Fischer−Tropsch synthesis: activity and selectivity for Group I alkali promoted iron-based catalysts Original Research Article

The impact of the Group I alkali metals upon the activity of iron catalysts has been obtained at medium pressure synthesis conditions and at the same conversion levels. The relative impact of the alkali metal depends upon the conversion level with potassium being the promoter that impacts the highest activity at all conversion levels. At low conversions, Li is nearly as effective as potassium in improving the catalytic activity but is the poorest promoter at high conversion levels. In fact, three alkalis (Li, Cs and Rb) should be viewed as inhibitors since they decrease the catalytic activity for CO conversion below that of the unpromoted iron catalyst. The differences in the impact of the various Group I alkali metals at lower (≲40%) conversions are slight but become much greater at higher CO conversion levels.
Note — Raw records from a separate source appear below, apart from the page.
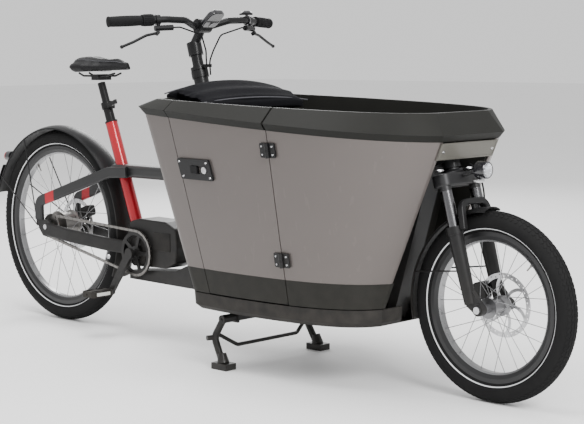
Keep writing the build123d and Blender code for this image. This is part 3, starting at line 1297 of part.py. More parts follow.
def hinge_point(z, out):
    """A point of the door's hinge line."""
    return at(DOOR_FRONT_X, -skin_half(DOOR_FRONT_X, z) - out, z)


HINGE_OUT = 12.2
LEAF_LIFT = {-1: 7.4, 1: 5.3}
hinge_run = (hinge_point(HINGE_Z[0], 0) - hinge_point(HINGE_Z[1], 0)).normalized()
HINGE_FACE = Vector(1, 0, 0).cross(hinge_run).normalized()
if HINGE_FACE.Y > 0:
    HINGE_FACE = HINGE_FACE * -1


def hinge_leaf(z, direction, knuckle_from, knuckle_to):
    """One leaf of a hinge: ahead of the line (1) or behind it (-1), with its knuckle."""
    pivot = hinge_point(z, 0) + HINGE_FACE * HINGE_OUT
    leaf = Plane(origin=pivot - HINGE_FACE * (HINGE_OUT - LEAF_LIFT[direction]), x_dir=hinge_run,
                 z_dir=HINGE_FACE)
    across = leaf.y_dir.X * direction
    with BuildSketch(leaf) as shape:
        with Locations((0, across * (LEAF_W / 2 + 2))):
            RectangleRounded(LEAF_H, LEAF_W, 4)
    extrude(shape.sketch, amount=LEAF_T)
    rod(pivot + hinge_run * knuckle_from, pivot + hinge_run * knuckle_to, KNUCKLE_R)


with BuildPart() as hinge_leaves:
    for z in HINGE_Z:
        pivot = hinge_point(z, 0) + HINGE_FACE * HINGE_OUT
        hinge_leaf(z, 1, 0.5, LEAF_H / 2)
        rod(pivot - hinge_run * (LEAF_H / 2 + 3), pivot - hinge_run * 0, KNUCKLE_R + 0.5,
            mode=Mode.SUBTRACT)
        rod(pivot - hinge_run * LEAF_H / 2, pivot + hinge_run * 3, HINGE_PIN_R)
save(hinge_leaves, "door_hinges_box_side")

latch_face = Plane(origin=at(LATCH_AT[0], -321.6, LATCH_AT[1]),
                   x_dir=(1, -0.0557, 0), z_dir=(-0.0557, -1, -0.1516))
with BuildPart() as door_fittings:
    for z in HINGE_Z:
        pivot = hinge_point(z, 0) + HINGE_FACE * HINGE_OUT
        hinge_leaf(z, -1, -LEAF_H / 2, -0.5)
        rod(pivot + hinge_run * 0, pivot + hinge_run * (LEAF_H / 2 + 3), KNUCKLE_R + 0.5,
            mode=Mode.SUBTRACT)
        rod(pivot - hinge_run * LEAF_H, pivot + hinge_run * 3, HINGE_PIN_R + RUN_FIT,
            mode=Mode.SUBTRACT)
    with BuildSketch(latch_face) as latch_shape:
        with BuildLine():
            Polyline((-LATCH_SIZE[0] / 2 - LATCH_SLANT, LATCH_SIZE[1] / 2),
                     (LATCH_SIZE[0] / 2 - LATCH_SLANT, LATCH_SIZE[1] / 2),
                     (LATCH_SIZE[0] / 2 + LATCH_SLANT, -LATCH_SIZE[1] / 2),
                     (-LATCH_SIZE[0] / 2 + LATCH_SLANT, -LATCH_SIZE[1] / 2), close=True)
        make_face()
        fillet(vertices(), 6)
        with Locations((4, 0)):
            RectangleRounded(PULL_SIZE[0] + PULL_TRAVEL + 2, PULL_SIZE[1] + 2, 4, mode=Mode.SUBTRACT)
    extrude(latch_shape.sketch, amount=LATCH_T)
save(door_fittings, "door_hinges_and_latch_plate")

with BuildPart() as latch_pull:
    with BuildSketch(latch_face) as pull_shape:
        with Locations((4 - PULL_TRAVEL / 2, 0)):
            RectangleRounded(PULL_SIZE[0], PULL_SIZE[1], 3)
    extrude(pull_shape.sketch, amount=LATCH_T + 3)
save(latch_pull, "latch_pull")

PLATE_HALF = 125
PLATE_Z = (668, 715)
PLATE_T = 4
front_slope = (BOX_TOP[-1][0] - BOX_BASE[-1][0]) / (EDGE_Z[1] - BOX_BASE_Z)
with BuildPart() as front_plate:
    plate_x = [BOX_BASE[-1][0] + (z - BOX_BASE_Z) * front_slope + SEAT_GAP for z in PLATE_Z]
    side_plate([(plate_x[0], PLATE_Z[0]), (plate_x[0] + PLATE_T, PLATE_Z[0]),
                (plate_x[1] + PLATE_T, PLATE_Z[1]), (plate_x[1], PLATE_Z[1])], -PLATE_HALF, PLATE_HALF)
save(front_plate, "front_plate")

# ---- centre stand ------------------------------------------------------------------------------------
STAND_LEG_R = 11
BAIL_R = 6
FOOT_H = 20
with BuildPart() as stand:
    rod(at(STAND_PIVOT_X, -STAND_LEG_Y - 8, STAND_PIVOT_Z),
        at(STAND_PIVOT_X, STAND_LEG_Y + 8, STAND_PIVOT_Z), STAND_TUBE_R)
    for side in (-1, 1):
        knee = at(1008, side * (STAND_LEG_Y + 4), 92)
        swept_rod([at(STAND_PIVOT_X, side * STAND_LEG_Y, STAND_PIVOT_Z), knee,
                   at(1052, side * (STAND_LEG_Y + 10), 12)], [30], STAND_LEG_R)
        rod(knee + Vector(4, 0, 0), knee + Vector(-6, side * 26, 0), 8)
        with Locations(at(1054, side * (STAND_LEG_Y + 10), FOOT_H / 2)):
            Box(64, 44, FOOT_H)
        taper(at(1053, side * (STAND_LEG_Y + 10), FOOT_H - 1),
              at(1046, side * (STAND_LEG_Y + 9), FOOT_H + 28), 19, 13)
    swept_rod([at(1014, -STAND_LEG_Y, 104), at(1034, -132, 62), at(1034, 132, 62),
               at(1014, STAND_LEG_Y, 104)], [24, 24], BAIL_R)
save(stand, "centre_stand")
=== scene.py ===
"""Cargo bicycle: finishes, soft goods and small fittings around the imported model."""

import json
import math

import bmesh
import bpy
from bpy.props import FloatProperty, FloatVectorProperty, IntProperty, PointerProperty
from mathutils import Matrix, Vector


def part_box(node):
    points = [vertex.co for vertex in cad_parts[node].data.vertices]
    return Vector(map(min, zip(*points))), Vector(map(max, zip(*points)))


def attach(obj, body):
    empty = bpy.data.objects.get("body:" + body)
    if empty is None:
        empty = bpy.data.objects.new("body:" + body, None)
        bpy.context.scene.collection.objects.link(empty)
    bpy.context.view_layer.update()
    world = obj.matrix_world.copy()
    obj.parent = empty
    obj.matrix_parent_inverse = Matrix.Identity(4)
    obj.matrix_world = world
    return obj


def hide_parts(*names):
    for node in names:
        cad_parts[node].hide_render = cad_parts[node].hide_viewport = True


bl_info = {
    "name": "Cargo bicycle dresser",
    "version": (1, 0, 0),
    "blender": (4, 5, 0),
    "location": "3D View > Sidebar > Cargo bicycle",
    "description": "Builds the bicycle's finishes, soft goods, tyres, chain and small fittings",
    "category": "Object",
}

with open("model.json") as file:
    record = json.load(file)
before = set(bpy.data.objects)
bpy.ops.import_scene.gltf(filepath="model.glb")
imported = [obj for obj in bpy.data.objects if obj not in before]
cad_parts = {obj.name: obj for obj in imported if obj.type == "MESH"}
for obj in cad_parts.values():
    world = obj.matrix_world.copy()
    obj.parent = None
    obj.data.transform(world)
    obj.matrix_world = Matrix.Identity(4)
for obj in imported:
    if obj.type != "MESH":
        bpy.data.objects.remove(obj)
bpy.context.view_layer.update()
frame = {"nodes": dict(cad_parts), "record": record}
JOINTS = {joint["name"]: joint for joint in frame["record"]["behaviour"]["joints"]}
X_AXIS = Vector((1, 0, 0))
Y_AXIS = Vector((0, 1, 0))


# the camera: lens in millimetres, yaw, rise and roll in radians, place in metres
CAMERA_LENS = 93.05
CAMERA_TURN = (0.7724039839, 0.1090220674, -0.0059006303)
CAMERA_PLACE = Vector((3.463, -3.305, 0.975))
CAMERA_SHIFT = (-0.00053, 0.0008)

# places on the model, in metres; a station is measured from the rear axle
MIDDLE_STATION = 0.903
LATCH_PLATE = Vector((0.16101, -0.3216, 0.619))
LATCH_FACE = Vector((-0.0557, -1.0, -0.1516)).normalized()
LATCH_THICK = 0.006
HINGE_DROP = 0.3206
BOX_LEAF_DEPTH = 0.0029
DOOR_LEAF_DEPTH = 0.0008
DISPLAY_STATION = 0.790
DISPLAY_HEIGHT = 1.072
FORK_LEG_Y = 0.066
GRIP_LENGTH = 0.104
GRIP_START = 0.125
REAR_BEAD = 0.2795
FRONT_BEAD = 0.203
RIM_DEPTH = 0.021
COVER_WALL = (0.8895, 0.530, 0.2655)
PAD_GAP = 0.006


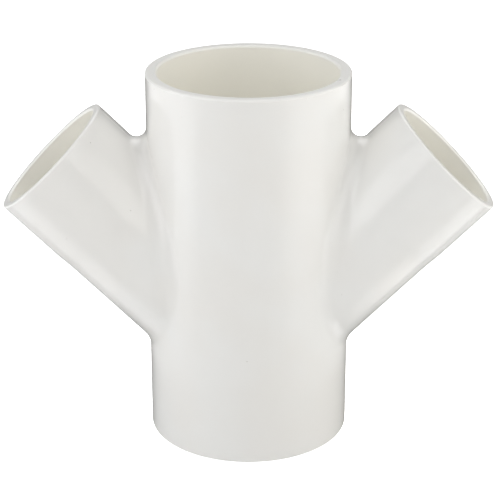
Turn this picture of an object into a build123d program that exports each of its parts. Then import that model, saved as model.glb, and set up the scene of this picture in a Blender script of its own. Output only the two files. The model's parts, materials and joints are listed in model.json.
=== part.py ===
from build123d import *
import os
from math import cos, radians, sin, tan

# A cross fitting for drain pipe, also sold as a double wye: a straight run with a
# socket at each end, and two smaller branches that leave it at 45 degrees, one to
# each side, and point up. It is a single injection moulding in rigid PVC, so the
# whole fitting is one solid.
#
# Millimetres. The origin is the centre of the bottom mouth, which the fitting
# stands on. +Z is the run's axis, and both branches lie in the XZ plane.

# Pipes that the sockets take: nominal 3 inch and 2 inch, by outside diameter and wall
run_pipe_od = 88.90
run_pipe_wall = 5.49
branch_pipe_od = 60.33
branch_pipe_wall = 3.91

# Radial gap between pipe and socket, which the cement fills
run_pipe_gap = 0.05
branch_pipe_gap = 0.04

# How far a pipe goes in before it meets the stop
run_socket_depth = 38.1
branch_socket_depth = 38.1

# Wall of the hubs round the sockets
run_hub_wall = 5.90
branch_hub_wall = 4.35

# The branches leave the run at this angle from its upper half. All three axes meet in one point.
branch_angle = 45.0

# Plain waterway from each stop to the nearest corner where a branch waterway opens
run_below_branches = 10.6
run_above_branches = 27.6
branch_above_run = 19.5

# The run keeps one outside diameter. A branch's hub stands a little proud of the
# rest of the branch, and a soft shoulder runs down from it.
branch_hub_step = 0.45
branch_hub_length = 35.5
branch_shoulder = 11.3

# Edges
mouth_round = 1.0
mouth_chamfer = 1.0
junction_radius = 5.7
bore_edge_radius = 2.0

# Radii that follow from the pipes and the walls. A waterway is as wide as its pipe is
# inside, so the stop is as deep as the pipe's wall and the flow meets no step.
run_socket_r = run_pipe_od / 2 + run_pipe_gap
branch_socket_r = branch_pipe_od / 2 + branch_pipe_gap
run_hub_r = run_socket_r + run_hub_wall
branch_hub_r = branch_socket_r + branch_hub_wall
run_bore_r = run_pipe_od / 2 - run_pipe_wall
branch_bore_r = branch_pipe_od / 2 - branch_pipe_wall

# Heights and lengths that follow. The branch waterways open between a lower and an
# upper corner on the run's bore, and the stops and the sockets are set off from those.
tilt = radians(branch_angle)
corner_below_axes = (branch_bore_r - run_bore_r * cos(tilt)) / sin(tilt)
corner_above_axes = (branch_bore_r + run_bore_r * cos(tilt)) / sin(tilt)
axes_height = run_socket_depth + run_below_branches + corner_below_axes
run_length = axes_height + corner_above_axes + run_above_branches + run_socket_depth
corner_along_branch = (run_bore_r + branch_bore_r * cos(tilt)) / sin(tilt)
branch_length = corner_along_branch + branch_above_run + branch_socket_depth

UP = (Align.CENTER, Align.CENTER, Align.MIN)
DOWN = (Align.CENTER, Align.CENTER, Align.MAX)


def branch_plane(side, distance):
    """The plane across a branch, this far along its axis from where the axes meet."""
    out = Vector(side * sin(tilt), 0, cos(tilt))
    return Plane(origin=Vector(0, 0, axes_height) + out * distance, x_dir=(0, 1, 0), z_dir=out)


def branch_arm():
    """A solid branch about Z, from the axes' meeting point at Z 0 up to its mouth."""
    body_r = branch_hub_r - branch_hub_step
    shoulder_top = branch_length - branch_hub_length
    shoulder_foot = shoulder_top - branch_shoulder
    middle = (branch_hub_r - branch_hub_step / 2, shoulder_top - branch_shoulder / 2)
    side = Line((body_r, 0), (body_r, shoulder_foot))
    hollow = TangentArc(side @ 1, middle, tangent=(0, 1))
    swell = TangentArc(middle, (branch_hub_r, shoulder_top), tangent=hollow % 1)
    wall = Line(swell @ 1, (branch_hub_r, branch_length))
    ends = Polyline(wall @ 1, (0, branch_length), (0, 0), side @ 0)
    outline = Plane.XZ * make_face([side, hollow, swell, wall, ends])
    return revolve(outline, Axis.Z)


def socket(radius, depth):
    """The space that a pipe takes, from the stop out past the mouth at Z 0, with its lead-in."""
    seat = Pos(0, 0, mouth_chamfer) * Cylinder(radius, depth + mouth_chamfer, align=DOWN)
    lead_in = Cone(radius, radius + 2 * mouth_chamfer, 2 * mouth_chamfer, align=UP)
    return seat + Pos(0, 0, -mouth_chamfer) * lead_in


def junction_edges(shape):
    """The curves where round arms meet at an angle, which are neither lines nor circles."""
    return shape.edges().filter_by(lambda e: e.geom_type not in (GeomType.LINE, GeomType.CIRCLE))


# The crotch above a branch is the sharpest corner. Its blend has to end below the
# top mouth's rounded edge, so a short run limits it.
crotch_height = axes_height + (run_hub_r * cos(tilt) + branch_hub_r) / sin(tilt)
crotch_room = run_length - mouth_round - crotch_height
junction_blend = min(junction_radius, 0.9 * crotch_room * tan(tilt / 2))

# Outside: the run and both branches, with their mouths' outer edges and the junctions rounded
run = Cylinder(run_hub_r, run_length, align=UP)
run_rims = run.edges().filter_by(GeomType.CIRCLE)
body = fillet(run_rims, mouth_round)
arm = branch_arm()
arm = fillet(arm.edges().group_by(Axis.Z)[-1], mouth_round)
for side in (-1, 1):
    body += branch_plane(side, 0) * arm
body = fillet(junction_edges(body), junction_blend)

# Waterways, with the edges where they meet rounded
waterway = Cylinder(run_bore_r, run_length, align=UP)
for side in (-1, 1):
    waterway += branch_plane(side, 0) * Cylinder(branch_bore_r, branch_length, align=UP)
waterway = fillet(junction_edges(waterway), bore_edge_radius)

# Sockets, one at each of the four mouths
bottom_mouth = Plane(origin=(0, 0, 0), x_dir=(0, 1, 0), z_dir=(0, 0, -1))
top_mouth = Plane(origin=(0, 0, run_length), x_dir=(0, 1, 0), z_dir=(0, 0, 1))
fitting = body - waterway
for mouth in (bottom_mouth, top_mouth):
    fitting -= mouth * socket(run_socket_r, run_socket_depth)
for side in (-1, 1):
    fitting -= branch_plane(side, branch_length) * socket(branch_socket_r, branch_socket_depth)

os.makedirs("parts", exist_ok=True)
export_step(fitting, "parts/fitting_body.step")
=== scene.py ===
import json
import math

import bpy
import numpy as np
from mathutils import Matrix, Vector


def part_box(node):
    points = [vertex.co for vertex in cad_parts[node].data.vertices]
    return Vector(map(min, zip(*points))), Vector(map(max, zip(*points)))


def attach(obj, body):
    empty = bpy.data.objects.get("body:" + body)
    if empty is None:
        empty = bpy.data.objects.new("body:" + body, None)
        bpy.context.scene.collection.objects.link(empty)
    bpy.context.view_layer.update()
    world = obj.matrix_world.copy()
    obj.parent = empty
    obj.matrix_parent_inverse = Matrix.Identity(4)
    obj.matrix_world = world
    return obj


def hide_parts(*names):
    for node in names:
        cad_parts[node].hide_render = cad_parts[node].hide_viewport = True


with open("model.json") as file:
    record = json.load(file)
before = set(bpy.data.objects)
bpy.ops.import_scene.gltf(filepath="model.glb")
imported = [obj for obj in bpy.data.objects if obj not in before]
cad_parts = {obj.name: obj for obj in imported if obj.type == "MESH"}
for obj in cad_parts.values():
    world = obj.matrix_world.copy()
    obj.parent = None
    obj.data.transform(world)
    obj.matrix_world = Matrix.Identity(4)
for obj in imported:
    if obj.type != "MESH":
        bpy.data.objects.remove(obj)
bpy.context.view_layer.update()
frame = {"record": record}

# %% [markdown]
# # A moulded cross fitting
# The object is a drain fitting, also called a double wye: a straight run with a
# socket at each end, and two smaller branches that rise from it at 45 degrees. It is
# one injection moulding in rigid white PVC, so the finished model is one piece too.
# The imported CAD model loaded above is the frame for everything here: metres, with +Z
# up the run. Its box is kept now, and the run's radius and length are read from it.

lowest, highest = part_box("fitting_body")
MM = 0.001
print("fitting box, mm:", [round((b - a) / MM, 1) for a, b in zip(lowest, highest)])

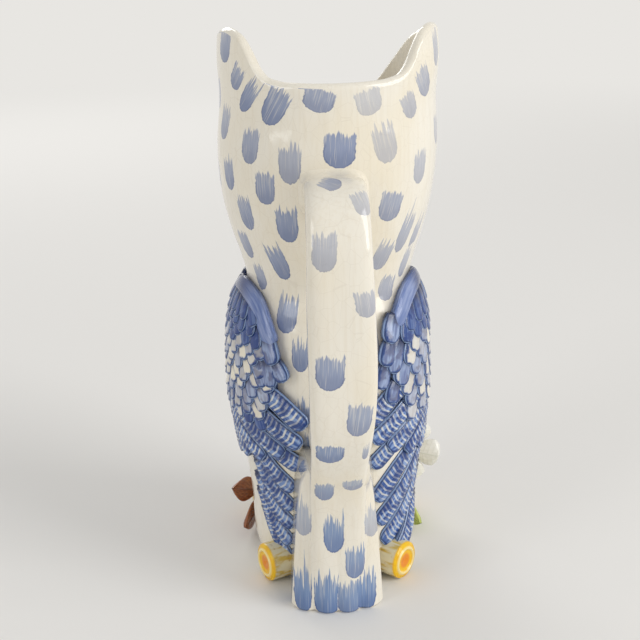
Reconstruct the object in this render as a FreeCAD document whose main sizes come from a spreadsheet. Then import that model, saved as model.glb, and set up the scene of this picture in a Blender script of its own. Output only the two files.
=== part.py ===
"""An owl-shaped pitcher of glazed earthenware, in millimetres.

The owl faces -Y and stands on the table at z = 0. Its head is the mouth of the pitcher, with
two ears at the sides and a V-shaped pouring lip at the front, and its back carries the handle.
"""
import FreeCAD, Part
import math
import os

os.makedirs("parts", exist_ok=True)
doc = FreeCAD.newDocument("OwlPitcher")
sheet = doc.addObject("Spreadsheet::Sheet", "Sizes")
vector = FreeCAD.Vector
row = [0]


def enter(values):
    """Write named sizes into the sheet, one row each, as plain numbers with an alias."""
    for name, value in values.items():
        row[0] += 1
        sheet.set("A%d" % row[0], name)
        sheet.set("B%d" % row[0], str(value))
        sheet.setAlias("B%d" % row[0], name)
    sheet.recompute()


def size(name):
    """Read one named size back from the sheet."""
    return float(sheet.get(name))


def made(kind, name, **links):
    """Add one object of the document, with its links or properties set."""
    thing = doc.addObject(kind, name)
    for key, value in links.items():
        setattr(thing, key, value)
    return thing


def shaped(name, shape):
    """Add one free-form shape, worked out from the sheet, to the document."""
    thing = doc.addObject("Part::Feature", name)
    thing.Shape = shape
    return thing


def seated(name, piece, *carriers):
    """Cut a piece back to the faces of the pieces that carry it."""
    for index, carrier in enumerate(carriers):
        last = index == len(carriers) - 1
        piece = made("Part::Cut", name if last else "%s_off_%s" % (name, carrier.Name),
                     Base=piece, Tool=carrier)
    return piece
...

The major differences of the alkali metals at higher conversion levels is due to the impact of the promoter upon the water–gas-shift (WGS) reaction. At higher conversion levels, with a synthesis gas or “syngas” of H2/CO=0.7, the WGS reaction becomes rate controlling because hydrogen production becomes the rate limiting factor in the Fischer–Tropsch synthesis (FTS). The basicity of the promoter appears to be the determining factor for the rate of catalyst deactivation and on the secondary hydrogenation of ethene.